The take-away here is ‘you don’t mess with Bond.’

So now what? I have this great character. She fits beautifully into the Bond universe while maintaining her own story but I can’t reference Bond, M, Q, or 007. Well hell, I’ll write it anyway. And I did. My agent, Mark Gottlieb, signed the book, HAVELOCK, on spec with Curiosity Quills Press who released it first as a four part serial on Amazon and then as a full novel this past November.

But how did I get around the Fleming copyright? I wrote the novel without ever mentioning James Bond or any of the other copyrighted material. I may have planted easter eggs, I definitely gave some gracious nods to Fleming’s earlier novels, but I built a new universe where MI6 is crumbling and my main character’s father has vanished. The identity of said father is a mystery that allows readers to make their own deductions, until it’s revealed in later novels at least.

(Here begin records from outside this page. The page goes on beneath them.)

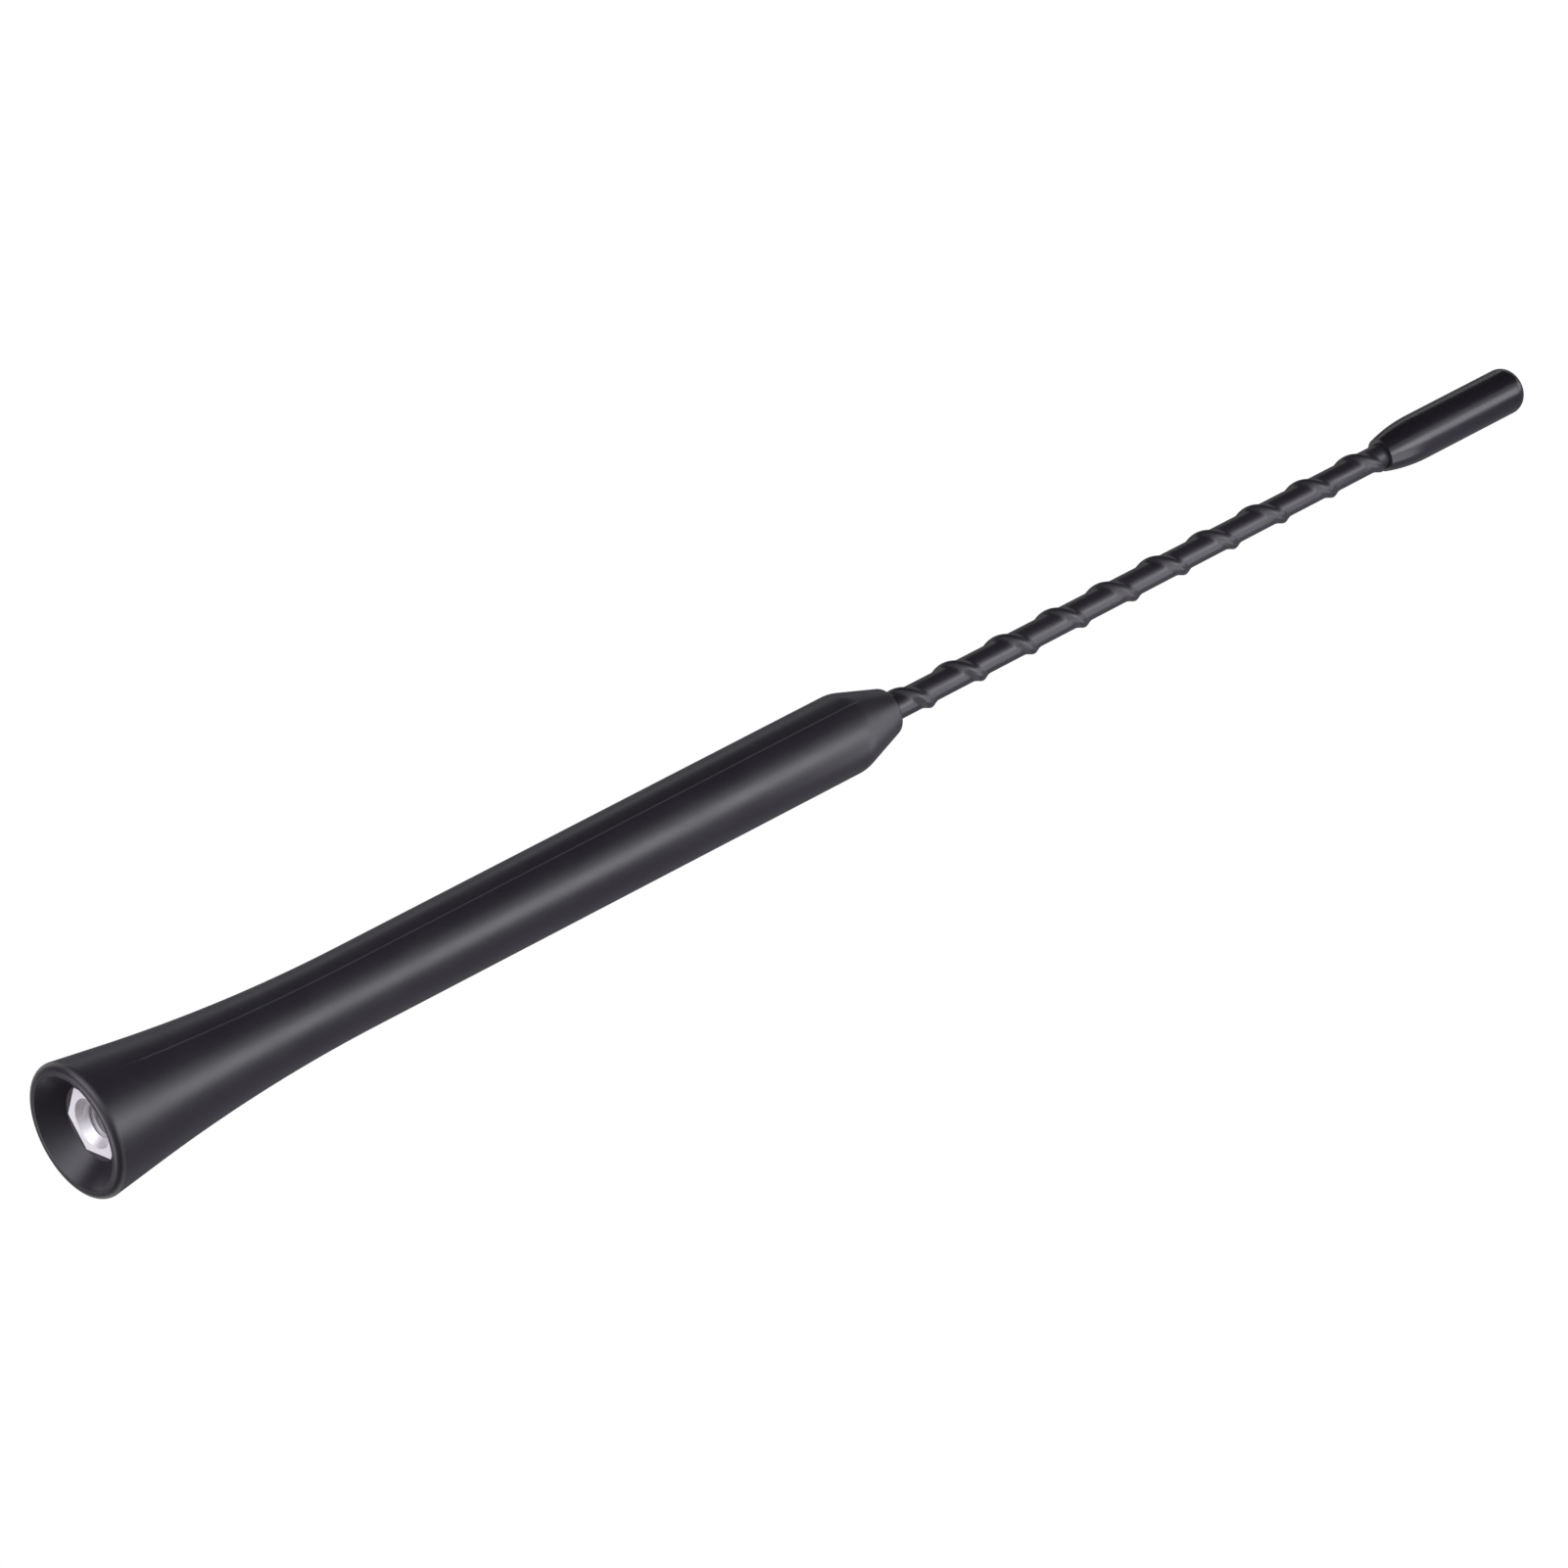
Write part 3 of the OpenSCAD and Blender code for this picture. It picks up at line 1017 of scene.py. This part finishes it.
@dataclass(frozen=True)
class Card:
    """One curved felt card round the mast, which shows in reflections only.

    Its outline holds radii and heights in metres. Its angles run round the mast, from the camera's side
    towards +X.
    """

    name: str
    outline: tuple[Point, ...]
    first_deg: float
    last_deg: float
    shade: str
    steps: int = 24

    def stand(self) -> None:
        """Stands the card in its place."""
        card = draw_outline(self.name, [(r / MM, z / MM) for r, z in self.outline])
        bpy.ops.mesh.spin(
            steps=self.steps,
            angle=math.radians(self.last_deg - self.first_deg),
            center=(0.0, 0.0, 0.0),
            axis=(0.0, 0.0, -1.0),
        )
        bpy.ops.object.mode_set(mode="OBJECT")
        # The outline is drawn on the +X side, a quarter turn on from the camera's
        card.data.transform(Matrix.Rotation(math.radians(self.first_deg - 90.0), 4, "Z"))
        material, tree = new_material(self.name + "_felt")
        felt = add_node(tree, "ShaderNodeBsdfDiffuse", {"Color": linear(self.shade)})
        add_node(tree, "ShaderNodeOutputMaterial", {"Surface": felt.outputs["BSDF"]})
        card.data.materials.append(material)
        card.visible_camera = card.visible_diffuse = card.visible_shadow = False
        card.visible_transmission = False


# Three boxes, one above the other, draw the long highlight down the grip. The strip light draws the whip's,
# and the last two light the funnel of the mouth and the plated socket
SOFTBOXES = (
    Softbox("key_softbox_low", around_deg=24.0, height_deg=-15.0, radiance=1.9, size_m=(0.46, 0.7)),
    Softbox("key_softbox", around_deg=24.0, height_deg=26.0, radiance=4.6, size_m=(0.46, 0.85)),
    Softbox("key_softbox_high", around_deg=24.0, height_deg=66.0, radiance=1.5, size_m=(0.46, 0.8)),
    Softbox(
        "whip_striplight",
        around_deg=62.0,
        height_deg=0.0,
        radiance=2.4,
        size_m=(0.044, 0.11),
        distance_m=0.06,
        aim_mm=230.0,
    ),
    Softbox(
        "mouth_softbox",
        around_deg=-62.0,
        height_deg=-38.0,
        radiance=3.0,
        size_m=(0.3, 0.17),
        distance_m=0.3,
        tint=(0.88, 0.86, 1.0),
        aim_mm=0.0,
    ),
    Softbox(
        "socket_softbox",
        around_deg=180.0,
        height_deg=-60.0,
        radiance=3.5,
        size_m=(0.15, 0.13),
        distance_m=0.2,
        tint=(0.97, 0.93, 1.0),
        aim_mm=0.0,
    ),
)

# The grey cards stand clear of the floor and lean in at their top
GREY_CARD_OUTLINE = ((0.9, 0.35), (0.9, 1.3), (0.35, 2.1))
# The cards give the black pieces a dark side and a grey one. The last darkens what the mouth reflects
CARDS = (
    Card(
        "side_card",
        outline=((0.9, 0.05), (0.9, 1.3), (0.35, 2.1)),
        first_deg=-108.0,
        last_deg=-12.0,
        shade="#151419",
    ),
    Card("back_card", outline=GREY_CARD_OUTLINE, first_deg=145.0, last_deg=238.0, shade="#8c8a94"),
    Card("far_card", outline=GREY_CARD_OUTLINE, first_deg=46.0, last_deg=145.0, shade="#a5a2ae"),
    Card(
        "mouth_card",
        outline=((0.15, -0.03), (0.15, -0.28)),
        first_deg=5.0,
        last_deg=265.0,
        shade="#101011",
    ),
)


@dataclass
class Studio:
    """The pale floor, the white surroundings, the soft lamps and the cards."""

    floor_half_m: float = 3.0
    # The floor lies just under the rim, so that the two never share a plane
    floor_drop_mm: float = 0.05
    floor_shade: str = "#e9e9ea"
    # Brightness of the surroundings as a light, where white is 1
    ambient: float = 0.55

    def floor(self) -> None:
        """Lays the floor. It is seen from above only, so that the camera can look up past it."""
        deselect_all()
        bpy.ops.mesh.primitive_plane_add(
            size=2 * self.floor_half_m, location=(0.0, 0.0, -self.floor_drop_mm * MM)
        )
        bpy.ops.object.transform_apply(location=True, rotation=True, scale=True)
        floor = bpy.context.object
        floor.name = "studio_floor"
        material, tree = new_material("pale_floor")
        paper = add_node(tree, "ShaderNodeBsdfDiffuse", {"Color": linear(self.floor_shade)})
        clear = add_node(tree, "ShaderNodeBsdfTransparent")
        under = add_node(tree, "ShaderNodeNewGeometry").outputs["Backfacing"]
        shown = add_node(
            tree, "ShaderNodeMixShader", {0: under, 1: paper.outputs["BSDF"], 2: clear.outputs["BSDF"]}
        )
        add_node(tree, "ShaderNodeOutputMaterial", {"Surface": shown.outputs["Shader"]})
        floor.data.materials.append(material)
        floor.visible_diffuse = floor.visible_glossy = floor.visible_shadow = False

    def surroundings(self) -> None:
        """Makes the world: white to the eye and in reflections, softer as a light."""
        world = bpy.data.worlds.new("white_surroundings")
        bpy.context.scene.world = world
        world.use_nodes = True
        tree = world.node_tree
        tree.nodes.clear()
        path = add_node(tree, "ShaderNodeLightPath").outputs
        seen = path["Is Camera Ray"]
        for kind in ("Is Glossy Ray", "Is Transmission Ray"):
            seen = add_node(
                tree, "ShaderNodeMath", {0: seen, 1: path[kind]}, operation="MAXIMUM"
            ).outputs[0]
        strength = add_node(
            tree, "ShaderNodeMapRange", {"Value": seen, "To Min": self.ambient, "To Max": 1.0}
        ).outputs["Result"]
        white = add_node(
            tree, "ShaderNodeBackground", {"Color": (1.0, 1.0, 1.0, 1.0), "Strength": strength}
        )
        add_node(tree, "ShaderNodeOutputWorld", {"Surface": white.outputs["Background"]})

    def build(self) -> None:
        """Sets up the studio."""
        self.floor()
        self.surroundings()
        for softbox in SOFTBOXES:
            softbox.hang()
        for card in CARDS:
            card.stand()


@dataclass
class PhotoCamera:
    """The camera of the photograph, turned so that the mast runs up to the right.

    It looks along +Y and rises by up_slope. The roll, as a cosine and a sine, gives the mast its slant.
    """

    picture_px: int = 1601
    focal_px: float = 10300.0
    sensor_mm: float = 36.0
    place_mm: tuple[float, float, float] = (2.47, -1220.6, -660.3)
    up_slope: float = 0.647
    roll_cos: float = 0.88712
    roll_sin: float = 0.46154
    sight_m: float = 20.0

    def build(self) -> None:
        """Makes the camera and sets it as the scene's own."""
        forward = unit(Vector((0.0, 1.0, self.up_slope)))
        across = Vector((1.0, 0.0, 0.0))
        along = across.cross(forward)
        right = along * self.roll_cos + across * self.roll_sin
        up = along * self.roll_sin - across * self.roll_cos
        data = bpy.data.cameras.new("photo_camera")
        data.sensor_fit = "HORIZONTAL"
        data.sensor_width = self.sensor_mm
        data.lens = self.focal_px / self.picture_px * self.sensor_mm
        data.clip_end = self.sight_m
        camera = bpy.data.objects.new("photo_camera", data)
        bpy.context.scene.collection.objects.link(camera)
        turn = Matrix((right, up, -forward)).transposed()
        camera.matrix_world = Matrix.Translation(Vector(self.place_mm) * MM) @ turn.to_4x4()
        bpy.context.scene.camera = camera


def dress_inner_pieces(nodes: dict[str, bpy.types.Object]) -> None:
    """Gives the rod, the wire and the sleeve inside the mast their finishes.

    Args:
        nodes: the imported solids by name.
    """
    for name, finish in INNER_FINISHES.items():
        node = nodes[name]
        node.data.materials.clear()
        node.data.materials.append(finish.build())
        LOG.info("%s: dressed as %s", name, finish.name)


def main() -> None:
    """Builds the mast's pieces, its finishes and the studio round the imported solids."""
    logging.basicConfig(level=logging.INFO, format="%(name)s: %(message)s")
    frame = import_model()
    bpy.context.scene.view_settings.view_transform = "Standard"

    PhotoCamera().build()
    grip_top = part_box("grip")[1].z / MM
    cap_low, cap_high = (corner.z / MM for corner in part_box("tip_cap"))
    jacket_low, jacket_high = (corner.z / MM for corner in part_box("whip_jacket"))
    ridge = Ridge(grip_top=grip_top, cap_foot=cap_low)

    Grip(length=grip_top, ridge=ridge).build(GRIP_RUBBER.build())
    Socket().build(frame["nodes"]["thread_socket"], TurnedNickel().build())
    Whip(foot=jacket_low, top=jacket_high, ridge=ridge).build(JACKET_PLASTIC.build())
    Cap(foot=cap_low, top=cap_high, ridge=ridge).build(CAP_PLASTIC.build())
    dress_inner_pieces(frame["nodes"])

    Studio().build()


if __name__ == "__main__":
    main()
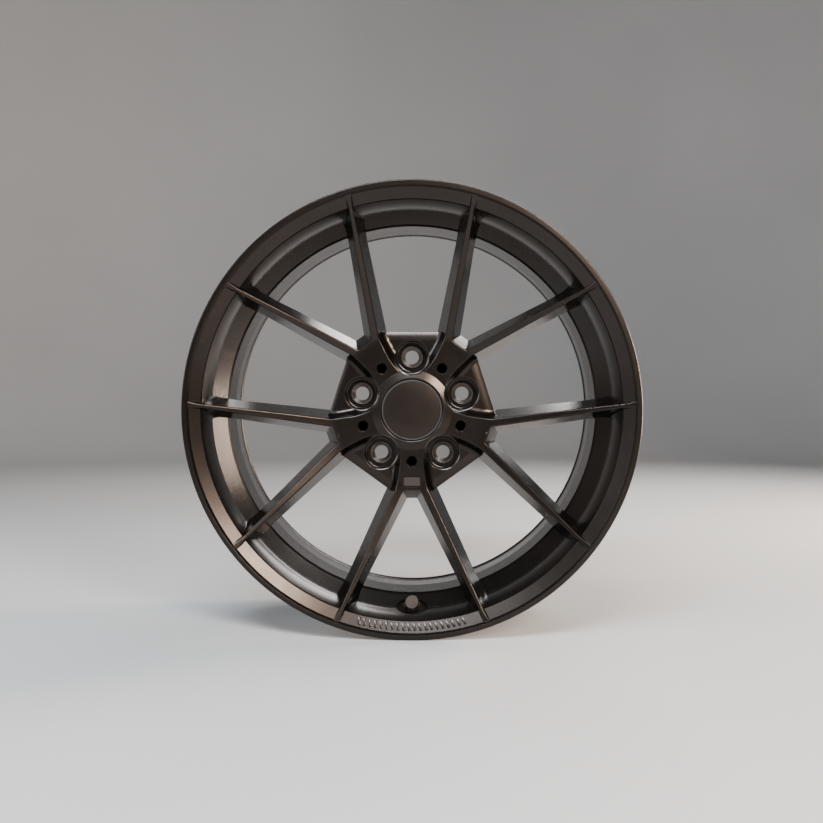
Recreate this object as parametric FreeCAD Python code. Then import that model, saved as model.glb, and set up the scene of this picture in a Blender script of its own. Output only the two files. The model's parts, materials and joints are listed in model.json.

If nothing else, I’d like readers of this article to take away two things: Firstly, be careful of copyright laws. While it may seem like a small thing to infringe slightly upon a known brand or character, the owners of said copyright will likely be less forgiving. Secondly (and slightly contradictory to my first point), don’t be afraid to take chances with your writing. If you have the next great Bond, Bourne, Potter, or Everdeen story rattling around in your head, find a way to get it onto paper but without messing with someone else’s property. If the story is good, people will love it regardless.